Jesse Livermore is one of the most interesting traders of all time. Throughout his career, he amassed a massive amount of money. At his peak, he was valued at more than $1 billion (in today’s terms).
Jesse started his career early. At 15 years, he had mastered the art of trading, making $1000 ($25K in today’s terms) profit. He was also famous for betting against the massive 1929 depression where most investors and institutions lost money.
The lessons in his book are derived from the book Reminiscence of a stock operator by Edwin Levfre. The book was published in 1923 and today it still ranks as one of the best business books of all time.
#1 - Nothing New Happens in the Market
The first main lesson from Livermore is that nothing new happens in the financial market. In this, he meant that the market operates in cycles.
What happened yesterday will probably happen in the next week. As a trader, this is an important lesson you need to know. By having this understanding, you will be at a good place to allocate your capital well.
It will also help you to know when to enter and when to leave a trade. He also meant that there will always be times when the market crashes and times when it recovers.
In the past, there have been significant cycles such as the South Sea Bubble, the Tulip Mania, the great depression and the 2008 credit crisis. In future, these cycles will still come. Hedge Fund manager, Ray Dalio has also written about this in the How the economic machine works.
#2 - Don’t Trade
The next key lesson from Jesse Livermore is not to trade at all. Why are We telling a trader not to trade? The fact is that most new traders feel pressured to trade all the time. This is wrong because as We have mentioned before, too many trades are usually wrong. You can easily risk overtrading.
Remember, too much of everything is poisonous. Livermore advised people to trade for a few times a day. He also advised people not to trade when their instincts were not aligned to the market.
#3 - Start Early and Practice
The next lesson from Jesse Livermore was on the need to start trading early. As mentioned above, he started being involved in trading as a 15-year-old kid. By starting this early, he was able to get involved in the market and know how it worked.
He started trading the bucket trades which was one of the earliest forms of day trading. He mastered the art and became a real pro by taking risks and practicing.
#4 - Don’t rely on your feelings and instincts
Another important lesson from Jesse Livermore is that you should not only rely on your feelings and instincts. For example, at times, your feelings will tell you that a certain asset’s price will continue rising. This often happens when you look at a chart and see that the price is moving in an upward direction.
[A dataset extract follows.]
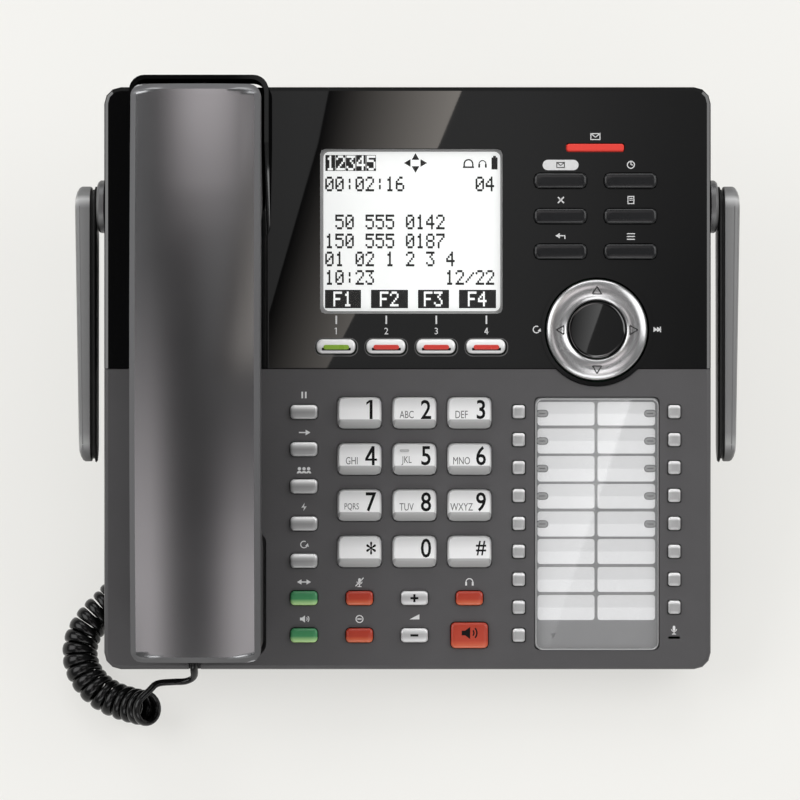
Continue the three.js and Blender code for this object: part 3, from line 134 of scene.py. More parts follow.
def link_object(name, data):
    made = bpy.data.objects.new(name, data)
    bpy.context.scene.collection.objects.link(made)
    return made


def make_camera():
    data = bpy.data.cameras.new("camera")
    having(data, sensor_width=SENSOR, clip_start=NEAR_CLIP, clip_end=FAR_CLIP)
    data.lens = SENSOR * CAMERA_REACH / (PHOTO_WIDTH * FACE_SCALE)
    camera = link_object("camera", data)
    turn = Matrix.Rotation(TILT, 4, "X")
    camera.matrix_world = Matrix.Translation(face(AXIS_U, AXIS_V, CAMERA_REACH)) @ turn
    bpy.context.scene.camera = camera


make_camera()


# Mesh helpers
def add_mesh(name, points, faces, smooth=False):
    mesh = bpy.data.meshes.new(name)
    mesh.from_pydata([tuple(point) for point in points], [], faces)
    mesh.validate()
    for polygon in mesh.polygons:
        polygon.use_smooth = smooth
    mesh.update()
    return link_object(name, mesh)


def grid_faces(rows, columns, start=0, closed=False):
    """Quads between rows of equally many points, also from each row's last point to its first if closed."""
    faces = []
    for row in range(rows - 1):
        for column in range(columns if closed else columns - 1):
            a = start + row * columns + column
            b = start + row * columns + (column + 1) % columns
            faces.append((a, b, b + columns, a + columns))
    return faces


def lofted(bodies):
    """Points and faces of closed bodies, each through rings of equal count."""
    points = []
    faces = []
    for rings in bodies:
        start = len(points)
        count = len(rings[0])
        for ring in rings:
            points.extend(ring)
        faces.extend(grid_faces(len(rings), count, start, closed=True))
        faces.append(tuple(reversed(range(start, start + count))))
        faces.append(tuple(range(len(points) - count, len(points))))
    return points, faces


# Handset cord: the routes of the part's own source, in metres
CORD_THICKNESS = 0.0023
CORD_WIDTH = 0.0032
RIB_WIDTH = 0.0048
COIL_RADIUS = 0.00535
COIL_PITCH = 0.004
COIL_TURNS = 52.714
COIL_GAP = 0.0003
COIL_START_ANGLE = math.pi / 3
COIL_STEPS_PER_TURN = 24
CORD_SIDES = 14
CORD_STEP = 0.0012
PLUG_GAP = 0.0003
CORD_SHIFT = Vector((0, FACE_SHIFT * MM, 0))
COIL_ROUTE = [
    (-0.0930, -0.1104, 0.0146), (-0.0968, -0.1089, 0.0110), (-0.1014, -0.1070, 0.0083),
    (-0.1068, -0.1047, 0.0069), (-0.1122, -0.1014, 0.0067), (-0.1166, -0.0965, 0.0067),
    (-0.1193, -0.0906, 0.0067), (-0.1197, -0.0843, 0.0067), (-0.1178, -0.0782, 0.0067),
    (-0.1139, -0.0726, 0.0067), (-0.1089, -0.0672, 0.0067), (-0.1047, -0.0612, 0.0067),
    (-0.1022, -0.0542, 0.0067), (-0.1010, -0.0460, 0.0067), (-0.1010, -0.0300, 0.0067),
    (-0.1010, 0.0000, 0.0067), (-0.1010, 0.0300, 0.0067), (-0.1010, 0.0600, 0.0067),
    (-0.1010, 0.0900, 0.0067), (-0.1010, 0.1200, 0.0067),
]
LEAD_ROUTE = [(-0.0772, -0.0997, 0.0176), (-0.0800, -0.1006, 0.0158), (-0.0846, -0.1007, 0.0152)]
TAIL_ROUTE = [
    (-0.0916, 0.0803, 0.0048), (-0.0880, 0.0802, 0.0072), (-0.0855, 0.0774, 0.0116),
    (-0.0847, 0.0728, 0.0170), (-0.0845, 0.0676, 0.0234),
]
LEAD_EXIT = face(-76.7, -99.6 - 0.5 - 0.3, 3.6)
BASE_ENTRY = face(-84.5, 46, -33 - 2.2 - 0.3)
STRETCH_FROM = (-0.1181, -0.0864, 0.0067)
STRETCH_TO = (-0.09, -0.1105, 0.0227)


def smooth_line(points, step):
    """Centripetal Catmull-Rom curve through the points, as points a step apart."""
    ends = [points[0] * 2 - points[1], *points, points[-1] * 2 - points[-2]]
    fine = []
    for index in range(1, len(ends) - 2):
        p0, p1, p2, p3 = ends[index - 1:index + 3]
        t1 = math.sqrt((p1 - p0).length)
        t2 = t1 + math.sqrt((p2 - p1).length)
        t3 = t2 + math.sqrt((p3 - p2).length)
        pieces = max(2, math.ceil((p2 - p1).length / step * 2))
        for piece in range(pieces):
            t = t1 + (t2 - t1) * piece / pieces
            a1 = p0.lerp(p1, t / t1)
            a2 = p1.lerp(p2, (t - t1) / (t2 - t1))
            a3 = p2.lerp(p3, (t - t2) / (t3 - t2))
            b1 = a1.lerp(a2, t / t2)
            b2 = a2.lerp(a3, (t - t1) / (t3 - t1))
            fine.append(b1.lerp(b2, (t - t1) / (t2 - t1)))
    fine.append(points[-1].copy())
    return fine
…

Instead of relying on these feelings, we recommend that you focus on doing real analysis before you enter a trade. Have an overview about the market by conducting a simple fundamental analysis.
After that, conduct a multi-timeframe analysis. This is a type of analysis where you start by analyzing a longer chart and then move to a smaller one. It will help you to identify potential areas of support and resistance.
Finally, conduct a technical and price action analysis. This is where you use technical indicators like moving averages and the Relative Strength Index (RSI) to predict the direction of the asset. You should also incorporate price action analysis in making your decision.
#5 - Hope for Profits and Fear Losses
Of course every trader hopes that their trades will make them money. You should always hope that your trades will turn a profit and fear the losses (but not be biased by them) that could come. Doing this will help you mitigate losses.
One way of mitigating this is by placing stop losses in the most appropriate places.
In line with this, it is important to note that no trading strategy will produce perfect results. While Jesse Livermore was a great trader, he is also widely known for many losses he made during his career.
Similarly, even the best traders and investors of our day regularly make mistakes. For example, Warren Buffett made a big loss when he invested in IBM.
#6 - Diversification is important
Another important lesson to learn from Jesse Livermore is on the need for wise diversification. In fact, most wealth people today generate their wealth from a portfolio of companies. Similarly, you should ensure that you have more than one trade or investment open.
Still, you should always be mindful of how diversified your trading portfolio is. In most cases, it is easier to track a small portfolio of about 5 assets instead of 20 assets. Therefore, be mindful of the number of assets in your portfolio.
#7 - Don’t close a trade too early
A common mistake that many traders make is that of closing trades too early. Their theory is that exiting with a small profit is better than exiting with a loss. But by so-doing, they leave too much money on the table.
A wise way to solve this challenge is to use a trailing stop loss that moves with the trade and captures all gains.
Although Jesse Livermore lived between the nineteenth and twentieth centuries, some of his teachings still apply today. As you may have noticed, many of these recommendations are simple basics you can identify with common sense.
But just because they are within everyone's reach, we often tend to underestimate them. And this is a mistake that can cost you a lot of money!